Hunter Hunter review – a traditional rural family, and other animals

By Alix Turner
Published: December 22, 2020 (Last updated: January 4, 2024)
Hunter Hunter review - a traditional rural family, and other animals


A film that could be seen as a fairy tale, a horror, a survival thriller, or a dish of food for thought, Hunter Hunter is tough to watch, but tense and ultimately satisfying.

The title Hunter Hunter is an interesting one: it tells you clearly a major theme of the film (I prefer those to titles made up of a person’s name) and suggests that there is more than one. Indeed I think I observed four types of hunters.

The most obvious hunters are the Mersault family in the story: Joseph (Devon Sawa), his wife Anne (Camille Sullivan), and their adolescent daughter Renee (Summer Howell). They live in the middle of an unnamed North American forest (Hunter Hunter was filmed near Winnipeg), they live off the forest and make a living from it, trapping animals for fur. This is a home, a trade, and a tradition that has come to Joseph down his family line, and though his wife is starting to crave the stability of town life, it is being passed on to Renee. Anne has had little to do with the trapping, skinning, and hanging of game until now, focusing more on the business and housekeeping side of things. But when Joseph heads out hunting for a predator that’s eating what they catch, Anne has to become protector and provider; and she really does.

So here’s the other main hunter: a wolf. From what nearby rangers say, I gather bears and wolves are native to this area and have a right to be there (more than the Mersaults do, some say), but this particular wolf is “mean”. Anne seems to feel the wolf is stalking the family, though the only thing there is real evidence of is that when he steals from their traps, their livelihood is affected; so in a way, it’s no wonder she takes it personally. As well as these key hunters, it also looks as though there’s another predator at work, as people in the nearby town have been going missing. This hunter must be at home in his environment, as the local law enforcement doesn’t know where to direct their hunt until one of them is hurt.

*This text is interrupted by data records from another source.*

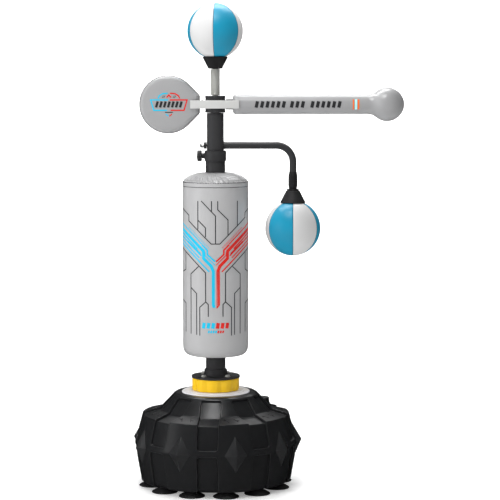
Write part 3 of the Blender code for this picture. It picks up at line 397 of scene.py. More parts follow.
def turned_points(profile, sides):
    """Points of a profile of (radius, height) turned about Z, as rows x sides."""
    profile = np.array(profile)
    return around_axis(profile[:, :1], profile[:, 1:], np.arange(sides) * 2 * math.pi / sides)


def turned(profile, radii=0.0006, sides=64, steps=3, matrix=None):
    """Lathe shape with its corners rounded."""
    mesh = grid_mesh(turned_points(fillet(profile, radii, steps), sides))
    if matrix:
        mesh.transform(matrix)
    return mesh


def round_end(place, outwards, ring, radius):
    """Two rows that round a cord's end off: a smaller ring and then a point."""
    smaller = place + 0.35 * radius * outwards + 0.75 * radius * ring
    tip = np.repeat([place + 0.6 * radius * outwards], len(ring), axis=0)
    return smaller, tip


def swept(path, radius, sides=10, closed=False):
    """Round cord or tube along a path, with rounded ends."""
    path = np.array([tuple(point) for point in path], float)
    if closed:
        ahead, behind = np.roll(path, -1, axis=0), np.roll(path, 1, axis=0)
    else:
        ahead = np.vstack([path[1:], path[-1:]])
        behind = np.vstack([path[:1], path[:-1]])
    along = ahead - behind
    along /= np.linalg.norm(along, axis=1)[:, None]
    side = np.cross(along[0], (0, 0, 1) if abs(along[0][2]) < 0.9 else (1, 0, 0))
    angles = np.arange(sides) * 2 * math.pi / sides
    rings = []
    for place, axis in zip(path, along):
        side = side - axis * (side @ axis)
        side /= np.linalg.norm(side)
        other = np.cross(axis, side)
        rings.append(np.outer(np.cos(angles), side) + np.outer(np.sin(angles), other))
    rows = [place + radius * ring for place, ring in zip(path, rings)]
    if closed:
        rows.append(rows[0])
    else:
        start_ring, start_tip = round_end(path[0], -along[0], rings[0], radius)
        end_ring, end_tip = round_end(path[-1], along[-1], rings[-1], radius)
        rows = [start_tip, start_ring, *rows, end_ring, end_tip]
    return grid_mesh(np.array(rows))


def joined(meshes):
    work = bmesh.new()
    for mesh in meshes:
        work.from_mesh(mesh)
    made = bpy.data.meshes.new("shape")
    work.to_mesh(made)
    work.free()
    return made


def block(low, high, rounding):
    """Box with all its edges rounded."""
    low, high = Vector(low), Vector(high)
    mesh = bpy.data.meshes.new("shape")
    place = Matrix.Translation((low + high) / 2) @ Matrix.Diagonal((*(high - low), 1.0))
    edited(mesh, lambda work: bmesh.ops.create_cube(work, size=1.0, matrix=place))
    return bevelled(mesh, rounding, 3)


def hex_head(radius, height, matrix):
    """Bolt head with chamfered corners, standing on a washer."""
    washer = turned(rod(radius * 1.14, 0, 0.0014), 0.0004, 40)
    rows = [(0.0, height), (radius * 0.8, height), (radius, height - 0.0011), (radius, 0.001),
            (0.0, 0.001)]
    made = joined([washer, bevelled(grid_mesh(turned_points(rows, 6)), 0.0004, 2)])
    made.transform(matrix)
    return made


SLOTS = {subpart["material_slot"] for subpart in frame["record"]["subparts"]}
# Angles in degrees above which an edge stays sharp: metal and chamfers, the rest, and padding
HARD, PLAIN, SOFT = 24, 32, 60


def add_piece(name, mesh, finish, body, *nodes, slot=None, crisp=PLAIN):
    """Show a mesh, or a list of meshes joined, as a piece that stands for the CAD nodes.

    finish is one material's name or several. slot is not used.
    """
    if isinstance(mesh, list):
        mesh = joined(mesh)
    mesh.name = name
    piece = bpy.data.objects.new(name, mesh)
    bpy.context.scene.collection.objects.link(piece)
    finishes = finish if isinstance(finish, tuple) else (finish,)
    for material in finishes:
        mesh.materials.append(MATERIALS[material])
    mesh.shade_smooth()
    mesh.set_sharp_from_angle(angle=math.radians(crisp))
    if body:
        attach(piece, body)
    if nodes:
        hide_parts(*nodes)
    slot or (finishes[0] if finishes[0] in SLOTS else "grey_leather")
    return piece


def add_bending(name, mesh, finish, node, crisp=PLAIN):
    """A piece on no body: its CAD node is hidden and its place is baked into the mesh."""
    piece = add_piece(name, mesh, finish, None, node, crisp=crisp)
    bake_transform(piece)


SMOOTHING = 12


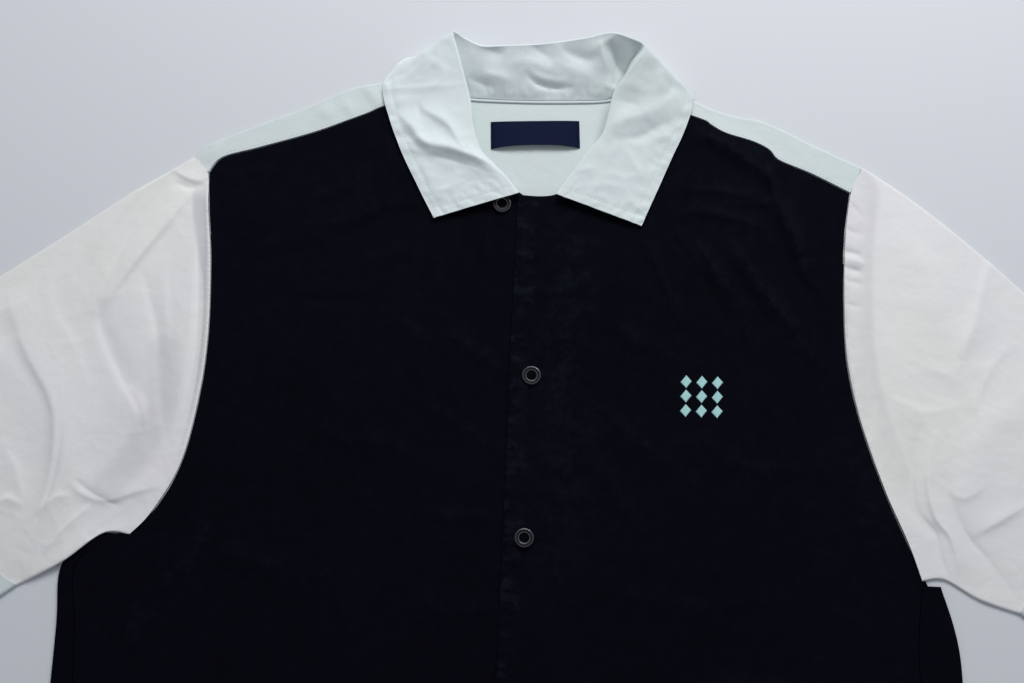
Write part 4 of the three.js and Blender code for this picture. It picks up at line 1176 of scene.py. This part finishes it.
def turned_button(name, place):
    """One button, with its lower face's centre at the place."""
    bpy.ops.object.select_all(action="DESELECT")
    bpy.ops.mesh.primitive_cylinder_add(vertices=48, radius=BUTTON_RADIUS * MM, depth=BUTTON_THICKNESS * MM)
    button = bpy.context.active_object
    button.name = button.data.name = name
    for part in (resin_highlight_lip, resin_rim, resin_well):
        button.data.materials.append(part)
    bpy.ops.object.mode_set(mode="EDIT")
    bpy.ops.mesh.select_all(action="DESELECT")
    turning = bmesh.from_edit_mesh(button.data)
    for face in turning.faces:
        face.select_set(face.normal.z > 0.9)
    bmesh.update_edit_mesh(button.data)
    bpy.ops.mesh.inset(thickness=LIP_WIDTH * MM)
    bpy.ops.transform.translate(value=(0, 0, LIP_HEIGHT * MM))
    for part, width, depth in RINGS:
        button.active_material_index = part
        bpy.ops.object.material_slot_assign()
        if width:
            bpy.ops.mesh.inset(thickness=width * MM, depth=depth * MM)
    bpy.ops.object.mode_set(mode="OBJECT")
    rounding = button.modifiers.new("rounding", "BEVEL")
    rounding.width = 0.4 * MM
    rounding.segments = 3
    rounding.limit_method = "ANGLE"
    rounding.angle_limit = math.radians(18)
    finish_mesh(button)
    for hole_x in (-HOLE_OFFSET, HOLE_OFFSET):
        for hole_y in (-HOLE_OFFSET, HOLE_OFFSET):
            bpy.ops.mesh.primitive_cylinder_add(vertices=12, radius=HOLE_RADIUS * MM, depth=6 * MM)
            drill = bpy.context.active_object
            bpy.ops.transform.translate(value=(hole_x * MM, hole_y * MM, 0))
            bpy.ops.object.transform_apply(location=True, rotation=True, scale=True)
            cut = button.modifiers.new("hole", "BOOLEAN")
            cut.object = drill
            finish_mesh(button, sharp_from=40)
            bpy.data.objects.remove(drill)
    bpy.ops.transform.translate(value=(place[0] * MM, place[1] * MM, (place[2] + BUTTON_THICKNESS / 2) * MM))
    bpy.ops.object.transform_apply(location=True, rotation=True, scale=True)
    return button


# The lips are painted paler, as highlight rings where the gloss would catch the light.
resin_highlight_lip = resin("resin_highlight_lip", (0.060, 0.062, 0.070, 1), 0.25, 0.5, 0.5)
resin_rim = resin("resin_rim", (0.010, 0.010, 0.013, 1), 0.4, 0.12, 0.0)
resin_well = resin("resin_well", (0.002, 0.002, 0.003, 1), 0.7, 0.03, 0.0)
button_spans = []
for number, place in enumerate(BUTTONS, start=1):
    button = turned_button(f"button_{number}_resin", place)
    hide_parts(f"button_{number}")
    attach(button, "root")
    x, y, bottom = place
    well = bottom + BUTTON_THICKNESS - 0.1
    for hole_x in (-HOLE_OFFSET, HOLE_OFFSET):
        for strand in (-0.25, 0, 0.25):
            start = [(x + hole_x + strand, y - HOLE_OFFSET - 0.3, well)]
            end = [(x + hole_x + strand, y + HOLE_OFFSET + 0.3, well)]
            button_spans.append((np.array(start, float), np.array(end, float)))
add_thread("button_thread", button_spans, navy_thread, radius=0.18)

# ---- Table, light and camera ----
# The shirt lies on a pale table under one wide soft light beyond the collar, with a weak light all round.
# The camera looks almost straight down at it, from the hem's side.

CAMERA_TILT = 13
CAMERA_TURN = 2.7

bpy.ops.mesh.primitive_plane_add(size=8, location=(0, 0, 0))
table = bpy.context.active_object
table.name = "table"
table_paint = bpy.data.materials.new("table_paint")
table_paint.use_nodes = True
paint = table_paint.node_tree.nodes["Principled BSDF"]
paint.inputs["Base Color"].default_value = (0.66, 0.68, 0.72, 1)
paint.inputs["Roughness"].default_value = 0.6
paint.inputs["Specular IOR Level"].default_value = 0.2
table.data.materials.append(table_paint)

window = bpy.data.objects.new("window", bpy.data.lights.new("window", "AREA"))
window.data.shape = "RECTANGLE"
window.data.size, window.data.size_y = 1.2, 0.6
window.data.energy = 17
window.data.color = (1.0, 0.995, 0.99)
window.location = (0.18, 1.05, 0.98)
window.rotation_euler = (Vector((0.0, 0.1, 0)) - window.location).to_track_quat("-Z", "Y").to_euler()
bpy.context.scene.collection.objects.link(window)

room = bpy.data.worlds.new("room")
room.use_nodes = True
room.node_tree.nodes["Background"].inputs["Color"].default_value = (0.88, 0.92, 1.0, 1)
room.node_tree.nodes["Background"].inputs["Strength"].default_value = 0.33
bpy.context.scene.world = room
bpy.context.scene.view_settings.view_transform = "Standard"

camera = bpy.data.objects.new("camera", bpy.data.cameras.new("camera"))
camera.data.lens = 50
camera.location = (0.00394, -0.19556, 0.95301)
camera.rotation_euler = (math.radians(CAMERA_TILT), 0, math.radians(CAMERA_TURN))
bpy.context.scene.collection.objects.link(camera)
bpy.context.scene.camera = camera
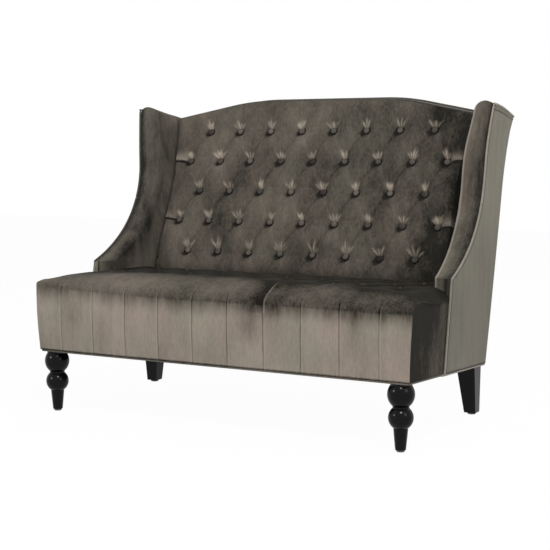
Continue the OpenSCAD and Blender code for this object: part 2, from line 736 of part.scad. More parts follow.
// Up the side panel's front edge to the knee, up the wing's front and back along its top
wing_welt_path = let (rear = full_rear(wing_h), x1 = wing_out(wing_h), low = hem(-knee_front) + welt_r)
    concat(
    [for (i = [0 : 3]) let (z = low + i * (knee_h - low) / 3) [wing_out(z), ear_y(z), z]],
    [for (p = wing_front) if (p[1] > knee_h + 3 * welt_r && p[1] < wing_h - 1)
        [wing_out(p[1]), p[0], lift(wing_out(p[1]), p[0], p[1])]],
    [for (i = [0 : stations]) let (y = corner_back + i * (rear - corner_back) / stations)
        [x1, y, top_welt_z(x1, y)]]);

module wing_welt() { color(velvet) piping(wing_welt_path, n = 6); }

module wing_welt_right() { wing_welt(); }

module wing_welt_left() { mirror([1, 0, 0]) wing_welt(); }

// Base piping: under the seat's cloth at the front, stepping out under the side panels behind it
hem_x = half_w + cover_t / 2;
panel_hem_x = wing_out(0) - welt_r;
hem_back = back_foot - cover_t / 2;
step_y = ear_y(hem(-knee_front));
hem_path = [[hem_x, -frame_front - cover_t / 2], [hem_x, step_y - 4 * welt_r],
    [panel_hem_x, step_y], [panel_hem_x, hem_back]];
function hem_point(side, p) = [side * p[0], p[1], under(p[1]) + welt_r];
module bottom_welt() {
    color(velvet) piping(concat([for (p = hem_path) hem_point(1, p)],
        [for (i = [len(hem_path) - 1 : -1 : 0]) hem_point(-1, hem_path[i])]), closed = true);
}

module back_welt() {
    reach = half_w - 10;
    color(velvet) piping([for (i = [-14 : 14]) let (x = i * reach / 14, z = camel_z(x))
        [x, back_y(z) - cover_t / 2, z + welt_r + gap]], n = 6);
}

module dust_cover() {
    y1 = -frame_front + 2;
    y2 = hem_back - 6;
    x1 = half_w - 2;
    color("dimgray") difference() {
        side_board([[y1, under(y1) - 1], [y2, under(y2) - 1], [y2, under(y2)], [y1, under(y1)]], -x1, x1);
        both_sides() {
            translate([front_leg_x - collar_r - 1, -frame_front - 1, 0])
                cube([2 * collar_r + 20, frame_front - front_leg_y + collar_r + 2, back_h]);
            translate([rear_leg_x - rear_leg_w / 2 - 1, rear_leg_y - rear_leg_w / 2 - 1, 0])
                cube([rear_leg_w + 2, rear_leg_w + 2, back_h]);
        }
    }
}

/* Feet */

collar_r = 30;
neck_r = 23;
shaft_top_r = 20.7;
ball_z = 94;
knob_z = leg_h - 32;
knob_arc = 43;
bolt_in_leg = 45;

// Half outline of a front leg: tapered shaft, ball, neck, knob and collar
module front_leg_outline() {
    intersection() {
        translate([0, glide_h]) square([2 * knob_arc, leg_h]);
        union() {
            polygon([[0, glide_h], [foot_r, glide_h], [shaft_top_r, ball_z - ball_r + 7], [0, ball_z]]);
            translate([0, ball_z]) circle(ball_r, $fn = 64);
            translate([0, ball_z]) square([neck_r, knob_z - ball_z]);
            translate([knob_r - knob_arc, knob_z]) circle(knob_arc, $fn = 64);
            translate([0, knob_z]) square([collar_r, leg_h - knob_z + 10]);
        }
    }
}

module below_base() {
    translate([0, 0, leg_h]) side_board([[-frame_front - 60, under(-frame_front - 60) - leg_h],
        [back_foot + 60, under(back_foot + 60) - leg_h], [back_foot + 60, -2 * leg_h],
        [-frame_front - 60, -2 * leg_h]], half_w - 200, half_w + 100);
}

module front_leg() {
    color(leg_black) difference() {
        intersection() {
            translate([front_leg_x, -front_leg_y, 0]) rotate_extrude($fn = 96) front_leg_outline();
            below_base();
        }
        translate([front_bolt_x, -front_bolt_y, under(-front_bolt_y) - bolt_in_leg])
            cylinder(r = bolt_r + 0.05, h = leg_h, $fn = 48);
    }
}

module front_leg_right() { front_leg(); }

module front_leg_left() { mirror([1, 0, 0]) front_leg(); }

foot_in = 2;
rear_foot_x = rear_leg_x + rear_leg_w / 2 - rear_foot_w / 2 - foot_in;
rear_foot_y = rear_leg_y + rear_leg_w / 2 - rear_foot_w / 2 - foot_in;
module rear_leg() {
    top = under(rear_leg_y) + 6;
    color(leg_black) difference() {
        intersection() {
            hull() {
                translate([rear_leg_x, rear_leg_y, top]) cube([rear_leg_w, rear_leg_w, 0.1], center = true);
                translate([rear_foot_x, rear_foot_y, glide_h + 0.05])
                    cube([rear_foot_w, rear_foot_w, 0.1], center = true);
            }
            below_base();
        }
        translate([rear_bolt_x, rear_bolt_y, under(rear_bolt_y) - bolt_in_leg])
            cylinder(r = bolt_r + 0.05, h = leg_h, $fn = 48);
    }
}

module rear_leg_right() { rear_leg(); }

module rear_leg_left() { mirror([1, 0, 0]) rear_leg(); }

bolt_above = 8;
module hanger_bolt(x, y) {
    translate([x, y, under(y) - bolt_in_leg + 1]) cylinder(r = bolt_r, h = bolt_in_leg + block_h + bolt_above, $fn = 48);
}

module hanger_bolts() {
    color(steel) both_sides() {
        hanger_bolt(front_bolt_x, -front_bolt_y);
        hanger_bolt(rear_bolt_x, rear_bolt_y);
    }
}

nut_r = 8.5;
nut_t = 4;
module tee_nut(x, y) {
    translate([x, y, under(y) + block_h]) difference() {
        cylinder(r = nut_r, h = nut_t, $fn = 48);
        translate([0, 0, -1]) cylinder(r = bolt_r + 0.05, h = nut_t + 2, $fn = 48);
    }
}

module tee_nuts() {
    color(steel) both_sides() {
        tee_nut(front_bolt_x, -front_bolt_y);
        tee_nut(rear_bolt_x, rear_bolt_y);
    }
}

module leg_glide(x, y, r) {
    translate([x, y, 0]) rotate_extrude($fn = 48)
        polygon([[0, 0], [r - 2, 0], [r, 2], [r, glide_h], [0, glide_h]]);
}

module leg_glides() {
    color("gray") both_sides() {
        leg_glide(front_leg_x, -front_leg_y, foot_r - 3);
        leg_glide(rear_foot_x, rear_foot_y, rear_foot_w / 2 - 5);
    }
}

front_rail();
rear_rail();
side_frame_left();
side_frame_right();
center_rail();
corner_blocks();
back_post_left();
back_post_right();
back_top_rail();
back_lower_rail();
back_center_stile();
seat_springs();
spring_clips();
spring_ties();
spring_deck();
back_webbing();
seat_pad();
back_pad();
wing_pad_left();
wing_pad_right();
side_panel_left();
side_panel_right();
outside_back_panel();
back_buttons();
wing_welt_left();
wing_welt_right();
bottom_welt();
back_welt();
dust_cover();
front_leg_left();
front_leg_right();
rear_leg_left();
rear_leg_right();
hanger_bolts();
tee_nuts();
leg_glides();
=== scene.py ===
import math

import bmesh
import bpy
import numpy as np
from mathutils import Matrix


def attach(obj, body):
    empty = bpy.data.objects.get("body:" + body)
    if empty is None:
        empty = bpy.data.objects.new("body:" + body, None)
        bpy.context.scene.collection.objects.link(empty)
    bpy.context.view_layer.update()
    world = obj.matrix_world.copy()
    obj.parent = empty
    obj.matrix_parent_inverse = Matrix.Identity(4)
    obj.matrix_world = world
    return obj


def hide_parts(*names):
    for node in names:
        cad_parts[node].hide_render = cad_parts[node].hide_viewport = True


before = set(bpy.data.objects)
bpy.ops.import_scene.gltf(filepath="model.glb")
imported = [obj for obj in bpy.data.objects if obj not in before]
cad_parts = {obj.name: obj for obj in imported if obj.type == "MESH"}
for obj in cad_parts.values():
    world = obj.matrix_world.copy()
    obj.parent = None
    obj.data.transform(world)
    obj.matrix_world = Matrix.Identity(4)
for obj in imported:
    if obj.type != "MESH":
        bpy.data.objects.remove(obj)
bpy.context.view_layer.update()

# Sizes of the loveseat in millimetres, in the frame of the CAD model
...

Despite the small cast, there’s a lot going on in Hunter Hunter, with interlinking subplots and interests. These layers are uncovered fairly slowly for what is essentially a ninety-minute film, and none of them are given much detail: the depth is in the characters’ personalities, the contrasts, and the surprises. It started out with clear echoes of Leave No Trace; there were also similarities with the more recent Rose: this family stays isolated (though for different reasons), has a lifestyle that is not easy to maintain, and their routines are rocked by a stranger (Nick Stahl). Hunter Hunter is a survival thriller – at least once the spotlight is on Anne – though I have to say that writer/director Shawn Linden’s goal to produce a grown-up fairy tale in that style was met, for sure. Although this story is about the real world, rather than fantastical, it uses simple elements in a time and place that could be almost any, to give an audience something to think about.

As you might expect from both the title of the film and what I’ve already described, violence towards animals (including trapping, killing, and skinning) features heavily in Hunter Hunter; more prevalent (but perhaps not quite as extreme) as the violence towards people. The explicit nature of these scenes is chosen to raise questions in the viewer about what forms of hunting are reasonable: is it acceptable to hunt for food, for survival, for tradition, for profit? What about hunting to inflict deliberate pain, out of anger or revenge? The contrasts between different people’s attitudes are thought-provoking, to say the least; and these relate to the country/town/city lifestyles in general as well as towards prey.

There may well be other themes here too if one looks close enough: parenthood, tradition, respect for Nature. These are very easy to overlook, though, when the viewer is confronted by the shocking violence. It occurs occasionally in the first half of the film, explicit enough that we know this film isn’t going to go easy on us, but fairly small scale. Then some shocking images which don’t quite fit with the setting are introduced and it becomes difficult to know where the film is going to go. You might be reading this because you’ve heard Hunter Hunter described as one of the strongest horror films of 2020, and by now you may be wondering why. I certainly did when I watched it but understood why when I reached the end, though it’s definitely a film that straddles the thriller/horror borderline.

I mentioned the fairly simple writing earlier: unfortunately, I think an extra explanation or two might have helped me, at least, as I felt I missed something in my understanding towards the end. That said, the all-around solid performances and luscious cinematography made up for that so well that I didn’t mind: perhaps ambiguity works for the plot here, just as it does for the moral treatments.